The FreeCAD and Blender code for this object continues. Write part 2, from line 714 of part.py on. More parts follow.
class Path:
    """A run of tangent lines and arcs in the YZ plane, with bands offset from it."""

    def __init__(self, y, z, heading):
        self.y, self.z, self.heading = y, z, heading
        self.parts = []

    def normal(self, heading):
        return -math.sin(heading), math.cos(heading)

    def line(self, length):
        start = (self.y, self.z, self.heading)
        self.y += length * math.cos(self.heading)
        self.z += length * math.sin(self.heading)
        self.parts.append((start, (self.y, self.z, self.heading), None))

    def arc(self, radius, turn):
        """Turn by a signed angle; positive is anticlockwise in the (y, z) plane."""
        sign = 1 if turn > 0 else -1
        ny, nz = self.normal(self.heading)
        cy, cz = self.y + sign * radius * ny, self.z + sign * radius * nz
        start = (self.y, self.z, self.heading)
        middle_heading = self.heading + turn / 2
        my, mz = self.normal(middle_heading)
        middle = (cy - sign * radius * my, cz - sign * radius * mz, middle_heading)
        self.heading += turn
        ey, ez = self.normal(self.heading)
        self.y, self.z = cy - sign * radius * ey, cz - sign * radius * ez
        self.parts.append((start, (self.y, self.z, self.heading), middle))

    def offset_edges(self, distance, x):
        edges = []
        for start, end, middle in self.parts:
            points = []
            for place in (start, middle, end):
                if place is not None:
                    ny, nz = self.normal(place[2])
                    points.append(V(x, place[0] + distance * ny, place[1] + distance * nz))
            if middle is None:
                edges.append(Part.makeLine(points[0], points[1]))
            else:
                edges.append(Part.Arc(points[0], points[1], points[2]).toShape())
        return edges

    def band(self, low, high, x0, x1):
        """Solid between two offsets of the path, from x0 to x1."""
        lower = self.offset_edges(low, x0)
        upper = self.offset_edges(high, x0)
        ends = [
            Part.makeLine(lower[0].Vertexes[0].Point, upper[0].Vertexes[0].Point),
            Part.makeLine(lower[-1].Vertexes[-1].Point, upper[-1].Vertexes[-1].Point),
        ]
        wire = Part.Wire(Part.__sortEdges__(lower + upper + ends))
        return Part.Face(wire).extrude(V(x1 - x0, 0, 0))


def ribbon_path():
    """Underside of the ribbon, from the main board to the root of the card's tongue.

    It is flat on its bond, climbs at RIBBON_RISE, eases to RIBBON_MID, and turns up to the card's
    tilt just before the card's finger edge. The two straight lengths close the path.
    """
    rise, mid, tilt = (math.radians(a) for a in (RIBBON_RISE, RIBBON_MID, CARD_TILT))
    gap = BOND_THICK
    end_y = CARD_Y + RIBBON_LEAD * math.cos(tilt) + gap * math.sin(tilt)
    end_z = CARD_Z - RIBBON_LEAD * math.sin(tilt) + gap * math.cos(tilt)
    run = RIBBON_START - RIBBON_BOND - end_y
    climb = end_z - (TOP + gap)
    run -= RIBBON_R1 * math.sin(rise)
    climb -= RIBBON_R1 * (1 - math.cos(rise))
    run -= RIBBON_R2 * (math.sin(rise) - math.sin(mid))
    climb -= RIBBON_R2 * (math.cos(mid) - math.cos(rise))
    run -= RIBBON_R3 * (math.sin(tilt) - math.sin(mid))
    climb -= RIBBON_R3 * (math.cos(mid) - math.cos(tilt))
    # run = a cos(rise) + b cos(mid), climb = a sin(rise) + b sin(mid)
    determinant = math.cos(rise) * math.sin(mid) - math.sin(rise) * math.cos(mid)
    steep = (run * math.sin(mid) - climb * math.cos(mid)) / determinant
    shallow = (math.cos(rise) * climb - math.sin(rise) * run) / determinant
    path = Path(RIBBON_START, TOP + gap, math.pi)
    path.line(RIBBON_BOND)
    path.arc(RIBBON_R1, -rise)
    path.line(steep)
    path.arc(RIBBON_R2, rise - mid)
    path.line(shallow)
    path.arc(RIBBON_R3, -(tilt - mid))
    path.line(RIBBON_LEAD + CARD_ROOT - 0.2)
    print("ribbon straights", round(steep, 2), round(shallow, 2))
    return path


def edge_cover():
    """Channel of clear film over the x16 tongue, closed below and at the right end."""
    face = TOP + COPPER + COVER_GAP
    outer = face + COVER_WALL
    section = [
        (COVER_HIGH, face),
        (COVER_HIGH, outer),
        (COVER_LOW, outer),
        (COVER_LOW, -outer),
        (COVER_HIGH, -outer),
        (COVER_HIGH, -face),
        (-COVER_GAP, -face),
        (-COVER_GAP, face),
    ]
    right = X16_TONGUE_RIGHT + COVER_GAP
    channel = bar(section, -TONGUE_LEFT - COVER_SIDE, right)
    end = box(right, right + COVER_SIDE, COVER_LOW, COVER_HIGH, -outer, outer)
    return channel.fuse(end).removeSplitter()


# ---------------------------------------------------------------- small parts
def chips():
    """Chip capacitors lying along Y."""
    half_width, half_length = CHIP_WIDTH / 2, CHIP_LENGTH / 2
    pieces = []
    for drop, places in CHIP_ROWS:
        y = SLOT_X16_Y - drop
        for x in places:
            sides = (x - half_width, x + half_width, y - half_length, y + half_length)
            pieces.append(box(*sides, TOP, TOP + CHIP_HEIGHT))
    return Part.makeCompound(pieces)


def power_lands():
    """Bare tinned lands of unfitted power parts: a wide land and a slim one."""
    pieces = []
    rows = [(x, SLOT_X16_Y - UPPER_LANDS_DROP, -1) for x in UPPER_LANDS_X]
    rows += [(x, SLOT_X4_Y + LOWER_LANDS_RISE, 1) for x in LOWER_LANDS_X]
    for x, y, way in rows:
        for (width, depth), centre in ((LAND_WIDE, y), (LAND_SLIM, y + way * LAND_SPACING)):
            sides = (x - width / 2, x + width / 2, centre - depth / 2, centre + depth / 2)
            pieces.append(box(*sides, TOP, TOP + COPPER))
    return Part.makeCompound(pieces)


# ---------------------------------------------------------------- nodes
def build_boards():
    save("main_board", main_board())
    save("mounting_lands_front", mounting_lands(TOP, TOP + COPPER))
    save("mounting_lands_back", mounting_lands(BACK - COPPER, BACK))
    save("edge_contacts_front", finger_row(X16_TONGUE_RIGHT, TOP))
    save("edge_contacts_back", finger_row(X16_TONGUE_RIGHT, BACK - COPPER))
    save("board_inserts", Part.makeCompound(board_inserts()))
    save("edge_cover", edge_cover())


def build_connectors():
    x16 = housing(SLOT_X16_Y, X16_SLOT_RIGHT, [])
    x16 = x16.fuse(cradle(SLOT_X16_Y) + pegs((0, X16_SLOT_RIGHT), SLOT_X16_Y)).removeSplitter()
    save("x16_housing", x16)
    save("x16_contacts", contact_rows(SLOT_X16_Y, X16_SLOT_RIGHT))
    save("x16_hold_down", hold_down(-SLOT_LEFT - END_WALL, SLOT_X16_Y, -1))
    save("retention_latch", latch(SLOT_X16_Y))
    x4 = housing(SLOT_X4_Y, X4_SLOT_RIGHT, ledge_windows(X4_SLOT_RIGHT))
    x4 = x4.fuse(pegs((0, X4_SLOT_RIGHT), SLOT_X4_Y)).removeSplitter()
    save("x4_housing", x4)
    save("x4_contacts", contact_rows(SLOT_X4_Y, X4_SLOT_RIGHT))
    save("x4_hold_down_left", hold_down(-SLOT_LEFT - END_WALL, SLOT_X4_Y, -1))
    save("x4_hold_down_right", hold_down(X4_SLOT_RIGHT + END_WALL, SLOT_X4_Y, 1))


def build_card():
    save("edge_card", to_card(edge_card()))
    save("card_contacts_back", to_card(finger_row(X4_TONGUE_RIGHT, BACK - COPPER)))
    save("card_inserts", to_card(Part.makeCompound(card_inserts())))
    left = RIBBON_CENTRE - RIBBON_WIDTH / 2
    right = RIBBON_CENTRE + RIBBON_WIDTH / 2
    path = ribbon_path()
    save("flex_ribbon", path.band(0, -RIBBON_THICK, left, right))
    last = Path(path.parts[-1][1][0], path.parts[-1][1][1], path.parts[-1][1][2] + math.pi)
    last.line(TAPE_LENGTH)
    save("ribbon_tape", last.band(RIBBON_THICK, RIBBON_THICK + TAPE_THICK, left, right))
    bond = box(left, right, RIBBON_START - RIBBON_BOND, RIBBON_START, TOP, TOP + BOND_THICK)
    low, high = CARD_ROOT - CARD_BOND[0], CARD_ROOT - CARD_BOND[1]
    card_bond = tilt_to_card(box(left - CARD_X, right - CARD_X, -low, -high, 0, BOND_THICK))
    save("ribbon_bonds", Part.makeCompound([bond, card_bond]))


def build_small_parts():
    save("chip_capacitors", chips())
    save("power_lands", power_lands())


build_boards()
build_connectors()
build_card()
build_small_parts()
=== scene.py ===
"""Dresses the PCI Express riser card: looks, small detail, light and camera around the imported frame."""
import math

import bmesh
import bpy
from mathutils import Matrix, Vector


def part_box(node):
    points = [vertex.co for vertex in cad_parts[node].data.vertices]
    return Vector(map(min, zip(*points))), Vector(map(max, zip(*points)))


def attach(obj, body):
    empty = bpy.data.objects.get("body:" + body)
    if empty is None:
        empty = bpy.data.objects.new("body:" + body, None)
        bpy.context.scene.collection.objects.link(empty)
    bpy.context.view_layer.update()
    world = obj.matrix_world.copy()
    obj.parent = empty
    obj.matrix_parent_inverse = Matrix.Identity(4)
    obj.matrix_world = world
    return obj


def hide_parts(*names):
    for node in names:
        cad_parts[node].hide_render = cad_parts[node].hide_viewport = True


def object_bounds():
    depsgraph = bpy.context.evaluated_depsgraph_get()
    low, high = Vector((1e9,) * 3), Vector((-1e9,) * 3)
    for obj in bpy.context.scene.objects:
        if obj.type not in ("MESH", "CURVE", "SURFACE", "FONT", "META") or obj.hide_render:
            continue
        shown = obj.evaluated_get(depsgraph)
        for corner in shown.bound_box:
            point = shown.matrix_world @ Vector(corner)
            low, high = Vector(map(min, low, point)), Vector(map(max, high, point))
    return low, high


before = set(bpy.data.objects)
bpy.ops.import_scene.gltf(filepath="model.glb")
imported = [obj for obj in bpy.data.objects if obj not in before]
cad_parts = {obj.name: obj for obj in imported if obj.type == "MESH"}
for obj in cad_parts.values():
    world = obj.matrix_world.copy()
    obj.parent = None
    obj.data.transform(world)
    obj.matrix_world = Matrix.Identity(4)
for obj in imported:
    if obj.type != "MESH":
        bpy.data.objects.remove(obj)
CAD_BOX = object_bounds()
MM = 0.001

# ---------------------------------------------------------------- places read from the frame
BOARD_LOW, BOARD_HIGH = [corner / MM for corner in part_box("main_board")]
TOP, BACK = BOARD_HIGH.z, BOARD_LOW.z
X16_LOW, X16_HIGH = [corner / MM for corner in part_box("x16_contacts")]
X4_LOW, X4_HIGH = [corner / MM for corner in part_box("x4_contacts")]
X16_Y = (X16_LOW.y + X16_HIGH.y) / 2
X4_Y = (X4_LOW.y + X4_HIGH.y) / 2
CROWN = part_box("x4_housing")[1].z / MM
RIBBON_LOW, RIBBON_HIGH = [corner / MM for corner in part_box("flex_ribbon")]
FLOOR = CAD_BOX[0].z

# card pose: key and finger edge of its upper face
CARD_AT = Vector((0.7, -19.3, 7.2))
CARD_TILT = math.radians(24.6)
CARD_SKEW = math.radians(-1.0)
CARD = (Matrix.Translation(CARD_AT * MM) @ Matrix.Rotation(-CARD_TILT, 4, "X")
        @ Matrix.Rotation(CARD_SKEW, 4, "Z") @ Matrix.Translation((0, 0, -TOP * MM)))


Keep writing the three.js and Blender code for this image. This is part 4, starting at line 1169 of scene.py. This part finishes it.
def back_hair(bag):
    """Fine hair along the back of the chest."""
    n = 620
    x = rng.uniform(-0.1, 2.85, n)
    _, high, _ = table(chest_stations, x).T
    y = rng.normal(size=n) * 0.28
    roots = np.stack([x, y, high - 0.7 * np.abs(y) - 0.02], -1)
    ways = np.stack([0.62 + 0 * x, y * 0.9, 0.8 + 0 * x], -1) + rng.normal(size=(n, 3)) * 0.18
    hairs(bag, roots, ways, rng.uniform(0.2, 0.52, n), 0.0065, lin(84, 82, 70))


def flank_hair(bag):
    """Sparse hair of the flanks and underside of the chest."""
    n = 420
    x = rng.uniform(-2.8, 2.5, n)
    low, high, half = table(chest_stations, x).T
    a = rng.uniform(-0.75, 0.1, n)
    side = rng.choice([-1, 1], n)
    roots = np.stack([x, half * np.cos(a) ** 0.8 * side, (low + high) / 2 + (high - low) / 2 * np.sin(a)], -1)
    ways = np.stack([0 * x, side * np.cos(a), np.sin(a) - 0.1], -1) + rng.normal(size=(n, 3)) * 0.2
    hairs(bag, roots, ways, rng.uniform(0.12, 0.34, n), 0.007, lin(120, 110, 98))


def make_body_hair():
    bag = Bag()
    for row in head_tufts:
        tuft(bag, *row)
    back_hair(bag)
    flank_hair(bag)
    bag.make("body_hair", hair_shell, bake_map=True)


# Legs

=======

▶ Written instruction
Which lines in the data above contain "Identity"? Show each one.

▶ Answer for the task
    obj.matrix_parent_inverse = Matrix.Identity(4)
    obj.matrix_world = Matrix.Identity(4)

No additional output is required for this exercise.